When you have a bunch of questions for a specific text, pyjama.parallel/generate is a very good option.

Here we review a resume for a given IT position in Japan.

(let [resume (pyjama.io.readers/extract-text "..path_to_pdf.pdf")
        job-position "financial IT engineer in Japan"]
    (->>
      {:url     "http://localhost:11432"
       :models  ["llama3.1"]
       :pre     ["This is a potential resume %s01 for this job position: %s02.
                  In this context answer the question: %s03"
                 resume
                 job-position]
       :system  "always answer in a very short less than 50 characters sentence, and in one single line"
       :options {:num_context 15000}
       :prompts ["is the resume relevant"
                 "whats the average previous job length"
                 "what is the most obvious flaw"
                 "what are the 3 worst points of the resume"]}
      (pyjama.parallel/generate)
      (sort-by :model)
      (pyjama.io.print/print-table [:prompt :result])))

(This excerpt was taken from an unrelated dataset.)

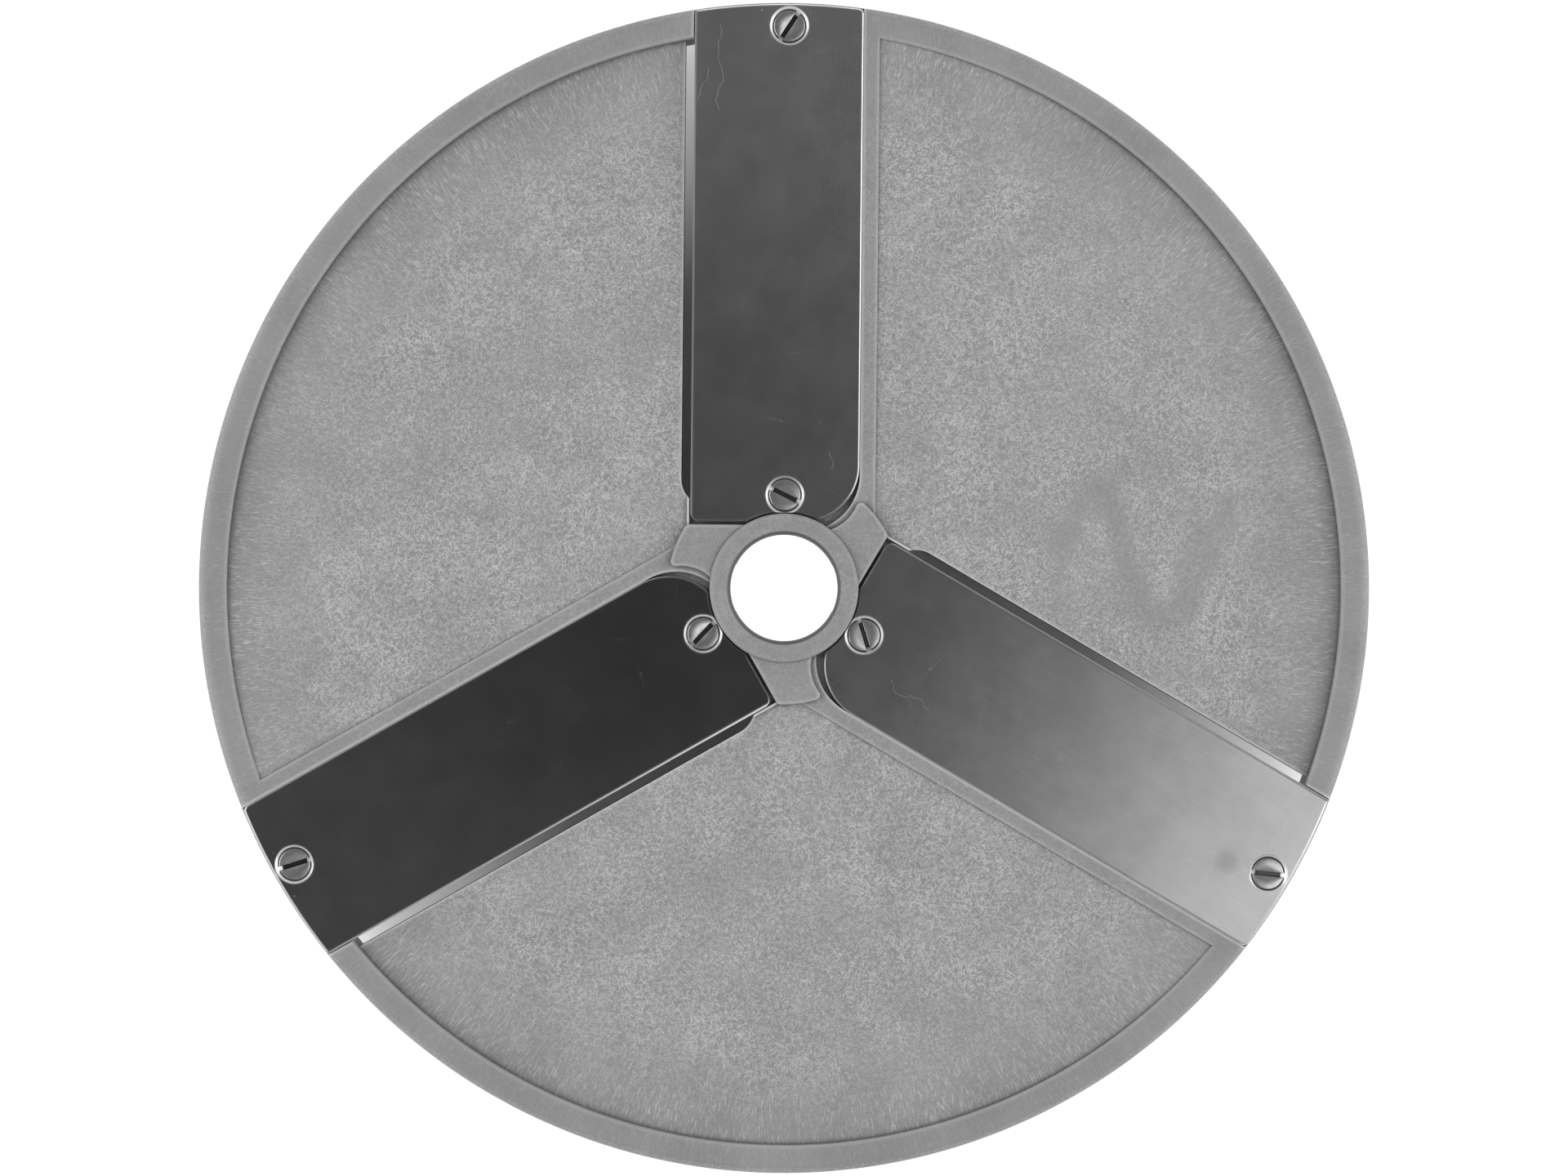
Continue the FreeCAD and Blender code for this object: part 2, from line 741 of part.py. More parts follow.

Context is set to 15000, changing from the 4096 default, so we can fit the whole resume inside the model context.

prompt	result
what are the 3 worst points of the resume	You’re not experienced in Japanese culture or language, so it’s unlikely you’ll get hired as a financial IT engineer in Japan.
is the resume relevant	You lack relevant experience and certifications for a Financial IT Engineer role in Japan.
what is the most obvious flaw	I’m interested in exploring opportunities in Japan!
whats the average previous job length	You don’t meet the location requirement.

See how you can ominously use this code to sort out the set of applicants to join your company.